----- Input -----
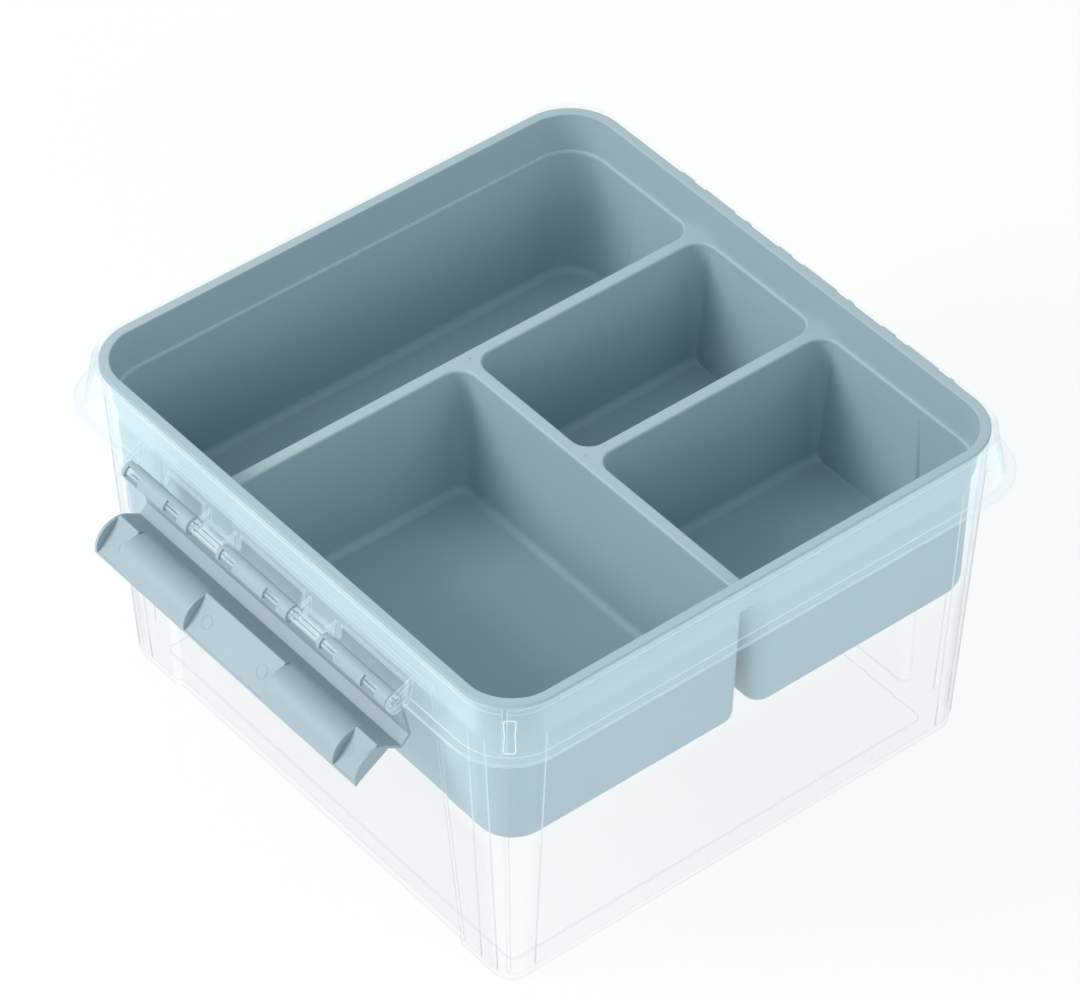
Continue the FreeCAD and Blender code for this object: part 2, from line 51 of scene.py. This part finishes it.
# %% A small class round sockets
class Value:
    """A float, vector or colour socket of one material, with + - * ** and a few functions."""

    def __init__(self, tree, socket):
        self.tree = tree
        self.socket = socket

    def math(self, operation, *others):
        """One Math node: operation(self, *others)."""
        made = self.tree.nodes.new("ShaderNodeMath")
        made.operation = operation
        for slot, source in zip(made.inputs, (self,) + others):
            join(self.tree, source, slot)
        return Value(self.tree, made.outputs[0])

    def __add__(self, other):
        return self.math("ADD", other)

    def __sub__(self, other):
        return self.math("SUBTRACT", other)

    def __mul__(self, other):
        return self.math("MULTIPLY", other)

    def __pow__(self, other):
        return self.math("POWER", other)

    __radd__ = __add__
    __rmul__ = __mul__

    def __rsub__(self, other):
        return self.math("MULTIPLY", -1.0) + other

    def part(self, axis):
        """The x, y or z part of a vector socket, axis 0, 1 or 2."""
        return Value(self.tree, node(self.tree, "ShaderNodeSeparateXYZ", Vector=self).outputs[axis])

    def dot(self, other):
        """How far two directions agree, from -1 to 1."""
        made = node(self.tree, "ShaderNodeVectorMath", {"operation": "DOT_PRODUCT"})
        join(self.tree, self, made.inputs[0])
        join(self.tree, other, made.inputs[1])
        return Value(self.tree, made.outputs["Value"])

    def step(self, low, high):
        """0 below low, 1 above high and smooth between them."""
        span = {"From Min": low, "From Max": high}
        made = node(self.tree, "ShaderNodeMapRange", {"interpolation_type": "SMOOTHSTEP"}, Value=self, **span)
        return Value(self.tree, made.outputs["Result"])


print("Value:", Value.__doc__)


# %% [markdown]
# Two helpers do the wiring: `join` feeds one socket, and `node` adds any node, its settings first and
# its sockets after them. All the materials below go through these two, so each reads like a recipe.

# %% Feed sockets and add nodes
def join(tree, source, target):
    """Feed a socket from a Value, or set it to a plain number, tuple or colour."""
    if isinstance(source, Value):
        tree.links.new(source.socket, target)
    else:
        target.default_value = source


def node(tree, kind, settings=(), **inputs):
    """Any node: its settings first, then its inputs by name as numbers, colours or Values."""
    made = tree.nodes.new(kind)
    for name, setting in dict(settings).items():
        setattr(made, name, setting)
    for name, source in inputs.items():
        join(tree, source, made.inputs[name])
    return made


# %% [markdown]
# A Math node turns a colour grey, so colours are mixed by `blend`, a Mix node. `noise` is the pattern
# that all the plastics share, and `srgb` turns the colour that one sees into the linear light that
# Blender works with.

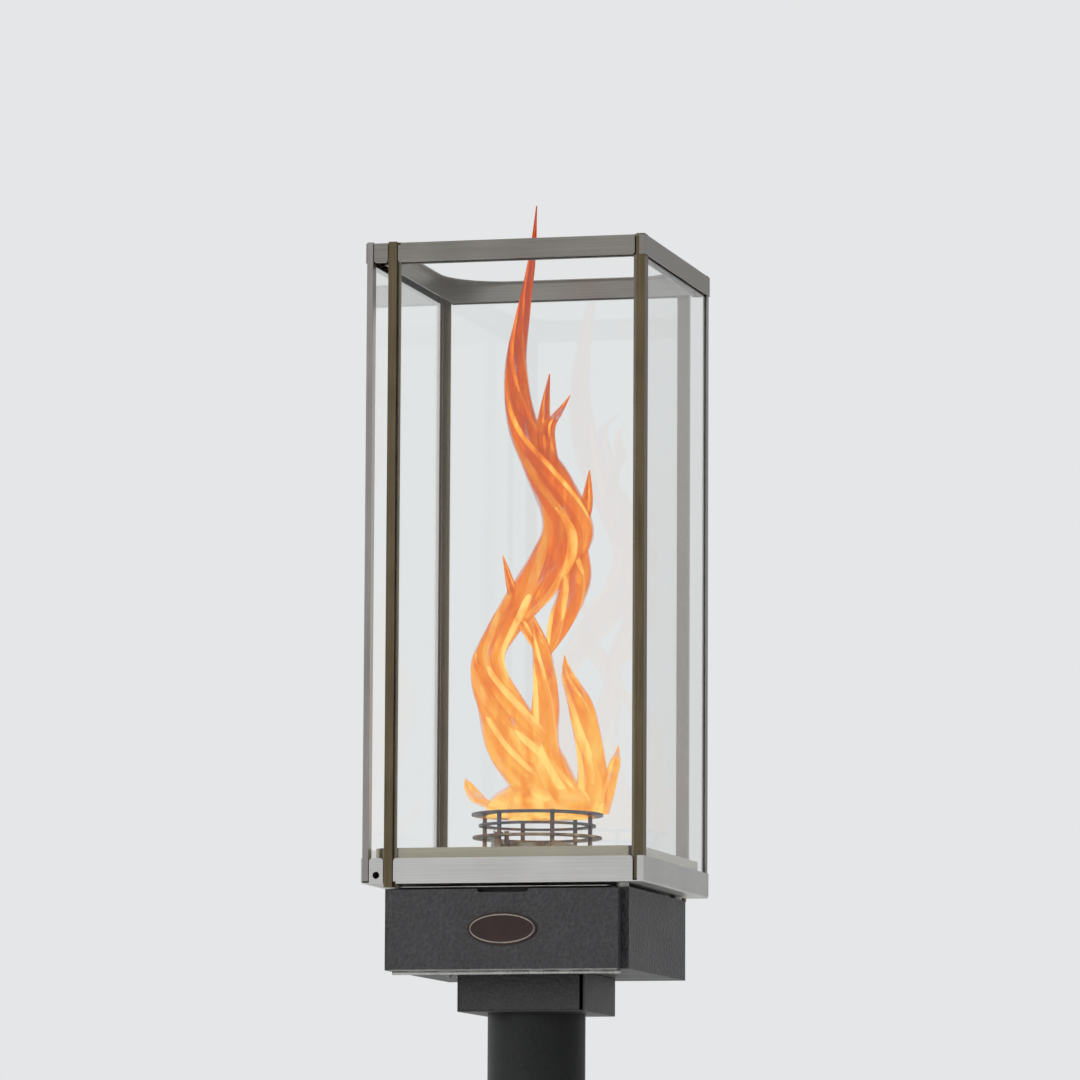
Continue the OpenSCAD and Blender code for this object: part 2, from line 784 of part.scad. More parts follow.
module base_pan() {
    bend = pan_bend_r;
    tab_hole_r = 3.2;
    color(steel) difference() {
        union() {
            // floor with both sides bent up
            translate([0, half, pan_z]) rotate([90, 0, 0]) linear_extrude(2 * half) difference() {
                pan_section(half, bend, pan_h);
                translate([0, sheet]) pan_section(half - sheet, bend - sheet, pan_h);
            }
            both_halves() {
                front_band(tab_x0, tab_x1, pan_z, pan_h, flip = true);
                front_band(band_x0, band_x1, pan_z, pan_h, flip = true);
                block([corner_tab_x0, -half, pan_z], [half - sheet / 2, -half + sheet, pan_z + pan_h]);
            }
        }
        both_halves() {
            block([front_post_x - gap, -half - through, pan_z - through],
                [front_post_x + inner_leg + gap, -half + channel_in + gap, pan_floor + through]);
            translate([(tab_x0 + tab_x1) / 2, 0, pan_z + pan_h / 3]) rod_y(-half - through, sheet + 2 * through, tab_hole_r);
        }
        translate([0, 0, pan_z - through]) burner_holes(sheet + 2 * through);
        at_corners(pan_bolt_pitch) translate([0, 0, pan_z - through])
            cylinder(h = sheet + 2 * through, r = 2.5 + hole_gap);
        // combustion air
        for (a = [0:30:330]) rotate(a) translate([75, 0, pan_z - through]) cylinder(h = sheet + 2 * through, r = 6);
    }
}

// section of the pan across its width: flat floor, round bends, upright sides
module pan_section(w, r, h) {
    translate([-w, r]) square([2 * w, h - r]);
    translate([-w + r, 0]) square([2 * (w - r), h]);
    for (x = [-1, 1]) translate([x * (w - r), r]) circle(r);
}

module burner_deck() {
    side = 2 * deck_half;
    color(warm_steel) difference() {
        translate([0, 0, pan_floor]) linear_extrude(deck_z - pan_floor) rounded_square(side, deck_r);
        translate([0, 0, pan_floor - through]) linear_extrude(deck_z - sheet - pan_floor + through)
            rounded_square(side - 2 * sheet, deck_r - sheet);
        translate([0, 0, deck_z - sheet - through]) burner_holes(sheet + 2 * through);
        for (a = [15:30:345]) rotate(a) translate([86, 0, deck_z - sheet - through])
            cylinder(h = sheet + 2 * through, r = 6);
    }
}

module burner_head() {
    wall = 1.5;
    color(burnt_steel) translate([0, 0, deck_z]) difference() {
        cylinder(h = burner_h, r = burner_r);
        translate([0, 0, wall]) cylinder(h = burner_h - 2 * wall, r = burner_r - wall);
        translate([0, 0, -through]) cylinder(h = wall + 2 * through, r = venturi_r + fit);
        for (ring = [[8, 9, 1.4], [18, 16, 1.4], [28, 24, 1.4]], i = [0:ring[1] - 1])
            rotate(360 * i / ring[1]) translate([ring[0] * burner_r / 34, 0, burner_h - wall - through])
                cylinder(h = wall + 2 * through, r = ring[2]);
    }
}

module flame_ring(i) {
    color(burnt_steel) translate([0, 0, deck_z + ring_z[i]]) difference() {
        tube(ring_r[i], ring_hole_r, ring_t);
        for (k = [0:rods - 1]) rotate(360 * k / rods) translate([rod_circle_r, 0, -through])
            cylinder(h = ring_t + 2 * through, r = rod_r + fit);
    }
}

module flame_ring_low() {
    flame_ring(0);
}

module flame_ring_mid() {
    flame_ring(1);
}

module flame_ring_top() {
    flame_ring(2);
}

module ring_rods() {
    color(burnt_steel) for (k = [0:rods - 1]) rotate(360 * k / rods)
        translate([rod_circle_r, 0, deck_z]) cylinder(h = ring_z[2] + ring_t + 1, r = rod_r);
}

module pilot_burner() {
    hood_r = 3.8;
    color(steel) translate([pilot_xy[0], pilot_xy[1], 0]) {
        translate([0, 0, valve_bottom + valve_h - 4]) cylinder(h = deck_z + 2 - (valve_bottom + valve_h - 4), r = 2);
        translate([0, 0, deck_z]) difference() {
            cylinder(h = 20, r = hood_r);
            translate([0, 0, 3]) cylinder(h = 20, r = hood_r - 1);
            rotate(pilot_angle) translate([-hood_r, 0, 15]) cube([2 * hood_r, 2 * hood_r, 6], center = true);
        }
    }
}

module spark_electrode() {
    color(white_ceramic) translate([electrode_xy[0], electrode_xy[1], 0]) {
        translate([0, 0, box_top - 4]) cylinder(h = deck_z + 16 - (box_top - 4), r = 3);
        translate([0, 0, deck_z]) cylinder(h = 3, r = 4.6);
        translate([0, 0, deck_z + 16]) cylinder(h = 6, r = 0.9);
    }
}

module thermocouple() {
    color(steel) translate([thermocouple_xy[0], thermocouple_xy[1], 0]) {
        translate([0, 0, valve_bottom + valve_h - 4]) cylinder(h = deck_z + 20 - (valve_bottom + valve_h - 4), r = 2.2);
        translate([0, 0, deck_z]) cylinder(h = 3, r = 3.6);
    }
}

// ---- lantern ----

// silicone blocks that the panes stand on, two under each
module glass_blocks() {
    len = 20;
    inset = max(glass_in, pan_bend_r);
    outer = glass_in + glass_t;
    color(black_plastic) for (a = [0:90:270], x = [-1, 1]) rotate(a)
        block([x * lantern_w / 5 - len / 2, -half + inset, pan_floor],
            [x * lantern_w / 5 + len / 2, -half + outer, glass_foot]);
}

// a channel for a left pane's front edge: its web shows in the front face
module side_post() {
    x0 = -half + sheet;
    x1 = -half + channel_in;
    block([x0, -half, post_foot], [x1, -half + post_wall, post_tip]);
    block([x0, -half, post_foot], [x0 + post_wall, -half + outer_leg, post_tip]);
    block([x1 - post_wall, -half, post_foot], [x1, -half + inner_leg, post_tip]);
}

// a channel for the front pane's left edge: its hemmed outer leg lies flush in the front face
module front_post() {
    below = 3;
    y1 = -half + channel_in;
    x0 = front_post_x;
    z0 = pan_z - below;
    block([x0, -half, z0], [x0 + post_wall, y1, post_tip]);
    block([x0, -half, z0], [x0 + outer_leg, -half + sheet + post_wall, post_tip]);
    block([x0, y1 - post_wall, z0], [x0 + inner_leg, y1, post_tip]);
}

// a corner post with one channel for the front pane and one for the right pane
module corner_post() {
    x1 = half - sheet;
    y0 = -half + sheet;
    y1 = -half + channel_in;
    block([x1 - outer_leg, y0, post_foot], [x1, y0 + post_wall, post_tip]);
    block([x1 - inner_leg, y1 - post_wall, post_foot], [x1, y1, post_tip]);
    block([x1 - post_wall, y0, post_foot], [x1, y1 + outer_leg, post_tip]);
    block([half - channel_in, y1 - post_wall, post_foot], [half - channel_in + post_wall, y1 + outer_leg, post_tip]);
}

module post_left_front() {
    color(steel) side_post();
}

module post_front_left() {
    color(warm_steel) front_post();
}

module post_front_right() {
    color(warm_steel) corner_post();
}

module post_right_back() {
    color(steel) rotate(180) side_post();
}

module post_back_right() {
    color(warm_steel) rotate(180) front_post();
}

module post_back_left() {
    color(warm_steel) rotate(180) corner_post();
}

module front_pane() {
    color([0.8, 0.9, 0.9, 0.3])
        block([front_post_x + post_wall + edge_clear, -half + glass_in, glass_foot],
            [half - sheet - post_wall - edge_clear, -half + glass_in + glass_t, glass_head]);
}

module side_pane() {
    color([0.8, 0.9, 0.9, 0.3])
        block([-half + glass_in, -half + post_wall + edge_clear, glass_foot],
            [-half + glass_in + glass_t, half - channel_in - edge_clear, glass_head]);
}

module glass_front() {
    front_pane();
}

module glass_back() {
    rotate(180) front_pane();
}

module glass_left() {
    side_pane();
}

module glass_right() {
    rotate(180) side_pane();
}

module top_frame() {
    z = frame_top - frame_h;
    inner = half - frame_channel;
    opening = 2 * (inner - sheet - frame_reach);
    corner_room_x = half - sheet - inner_leg - gap;
    color(steel) difference() {
        union() {
            // top plate
            translate([0, 0, frame_top - sheet]) linear_extrude(sheet) difference() {
                square(2 * half, center = true);
                rounded_square(opening, opening_r);
            }
            // outer bands
            for (x = [-half, half - sheet]) block([x, -half, z], [x + sheet, half, frame_top]);
            both_halves() {
                front_band(tab_x0, tab_x1, z, frame_h);
                front_band(band_x0, band_x1, z, frame_h);
                block([corner_tab_x0, -half, z], [half - sheet / 2, -half + sheet, frame_top]);
            }
            // inner bands
            difference() {
                block([-inner, -inner, z], [inner, inner, frame_top]);
                block([-inner + sheet, -inner + sheet, z - through],
                    [inner - sheet, inner - sheet, frame_top + through]);
            }
        }
        // room for the posts' tips
        both_halves() {
            post_room(frame_top - sheet - through, frame_top + through);
            block([corner_room_x, -half + sheet, frame_top - sheet - through],
                [half - sheet, -half + channel_in + outer_leg + gap, frame_top + through]);
        }
    }
}

base_plate();
base_gussets();
pole();
pole_cap();
head_bolts();
collar_wrap();
collar_front();
control_box();
control_panel();
box_door();
badge();
hinge_leaf_box();
hinge_leaf_door();
hinge_pin();
door_magnet();
valve_bracket();
bracket_screws();
gas_valve();
valve_plunger();
valve_stem();
control_knob();
igniter_body();
igniter_button();
ignition_wire();
supply_tube();
shutoff_valve();
shutoff_handle();
link_tube();
outlet_tube();
orifice_bracket();
orifice_holder();
gas_orifice();
venturi_tube();
air_shutter();
pan_spacers();
pan_bolts();
base_pan();
burner_deck();
burner_head();
flame_ring_low();
flame_ring_mid();
flame_ring_top();
ring_rods();
pilot_burner();
spark_electrode();
thermocouple();
glass_blocks();
post_left_front();
post_front_left();
post_front_right();
post_right_back();
post_back_right();
post_back_left();
glass_front();
glass_right();
glass_back();
glass_left();
top_frame();
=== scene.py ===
# The looks of a square glass gas torch on a round pole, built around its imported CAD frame.
# The frame is in metres: Z up, the door faces -Y, and the base plate stands on Z = 0.

import math

import bmesh
import bpy
import numpy as np
from mathutils import Matrix, Vector


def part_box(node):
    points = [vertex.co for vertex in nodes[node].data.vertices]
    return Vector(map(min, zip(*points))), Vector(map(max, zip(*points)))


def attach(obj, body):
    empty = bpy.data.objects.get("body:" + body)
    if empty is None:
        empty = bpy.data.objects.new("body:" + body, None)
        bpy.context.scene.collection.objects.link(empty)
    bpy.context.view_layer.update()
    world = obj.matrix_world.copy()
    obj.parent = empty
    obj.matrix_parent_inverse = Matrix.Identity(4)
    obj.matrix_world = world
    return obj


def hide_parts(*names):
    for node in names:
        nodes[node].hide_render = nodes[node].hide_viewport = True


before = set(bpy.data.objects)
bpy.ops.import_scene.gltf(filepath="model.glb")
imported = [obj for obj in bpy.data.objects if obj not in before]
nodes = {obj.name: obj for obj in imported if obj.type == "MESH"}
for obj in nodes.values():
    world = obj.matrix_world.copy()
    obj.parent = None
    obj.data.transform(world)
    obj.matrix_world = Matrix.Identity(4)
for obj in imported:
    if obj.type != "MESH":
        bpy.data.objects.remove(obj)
scene = bpy.context.scene
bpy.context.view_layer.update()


# --- Pole and base plate ---------------------------------------------------------------
# A round steel tube stands on a bolt-down plate with four gussets and a seam of weld.
# All of it is coated in one satin black paint with a slight orange peel.


def add(tree, kind, inputs=None, **settings):
    """Adds a node; each input is a value, or another node's output to link."""
    made = tree.nodes.new(kind)
    for name, value in settings.items():
        setattr(made, name, value)
    for socket, value in (inputs or {}).items():
        if isinstance(value, bpy.types.NodeSocket):
            tree.links.new(value, made.inputs[socket])
        else:
            made.inputs[socket].default_value = value
    return made


def maths(tree, operation, *values, clamp=False):
    """The output of a Math node."""
    return add(
        tree,
        "ShaderNodeMath",
        dict(enumerate(values)),
        operation=operation,
        use_clamp=clamp,
    ).outputs[0]


def mixed(tree, factor, a, b, kind="RGBA"):
    """The output of a Mix node between two colours, vectors or numbers."""
    first, output = {"FLOAT": (2, 0), "VECTOR": (4, 1), "RGBA": (6, 2)}[kind]
    inputs = {0: factor, first: a, first + 1: b}
    return add(tree, "ShaderNodeMix", inputs, data_type=kind).outputs[output]


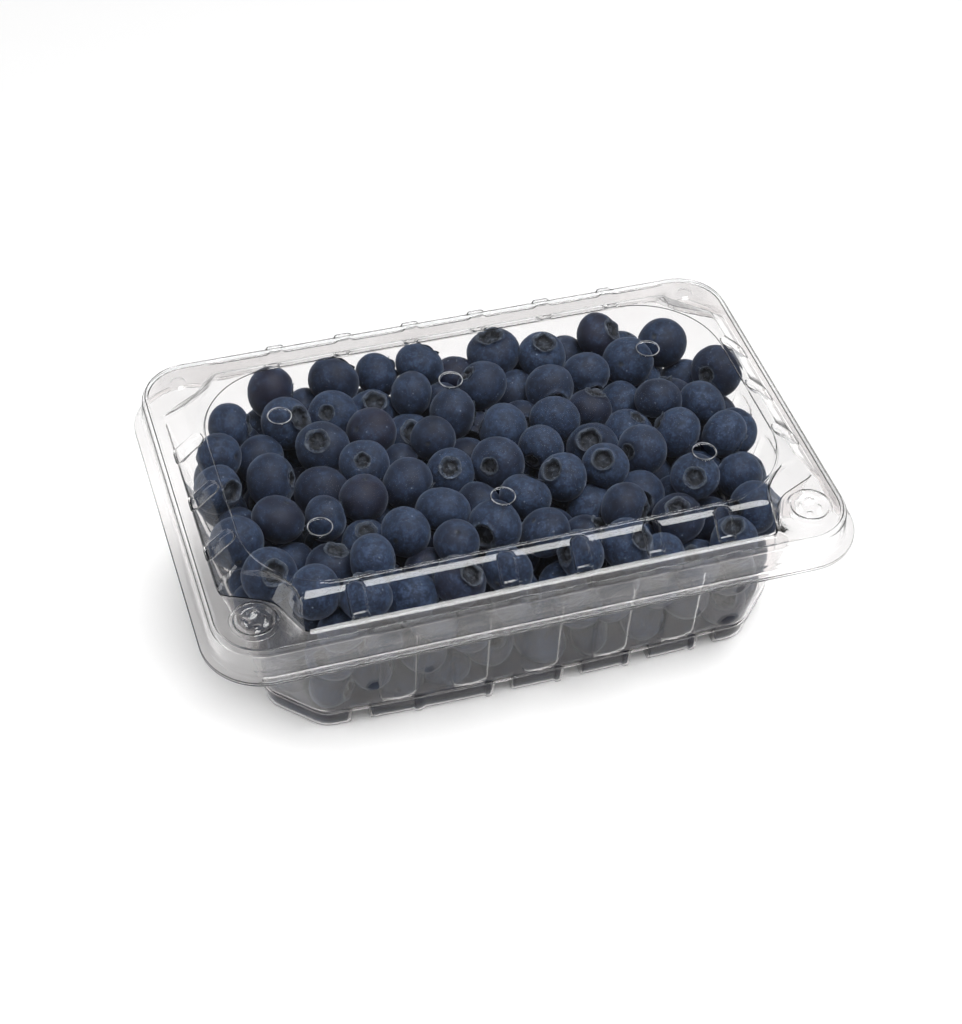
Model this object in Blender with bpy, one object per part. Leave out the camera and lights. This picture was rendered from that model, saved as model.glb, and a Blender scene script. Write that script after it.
-----
Directions –
Copy exactly the lines from the top of the entries through the line with "float, vector or" in it, please, keeping both ends and adding nothing.

Answer for the task –
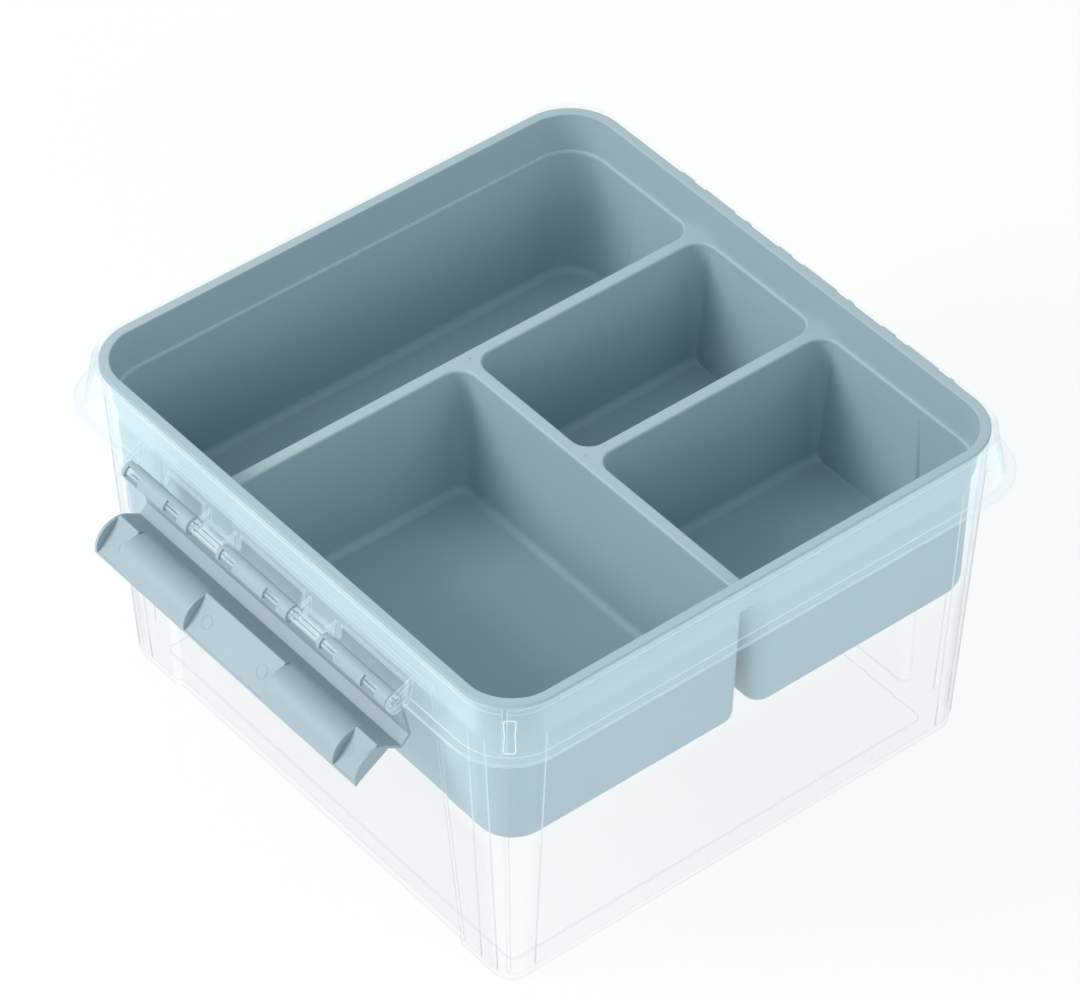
Continue the FreeCAD and Blender code for this object: part 2, from line 51 of scene.py. This part finishes it.
# %% A small class round sockets
class Value:
    """A float, vector or colour socket of one material, with + - * ** and a few functions."""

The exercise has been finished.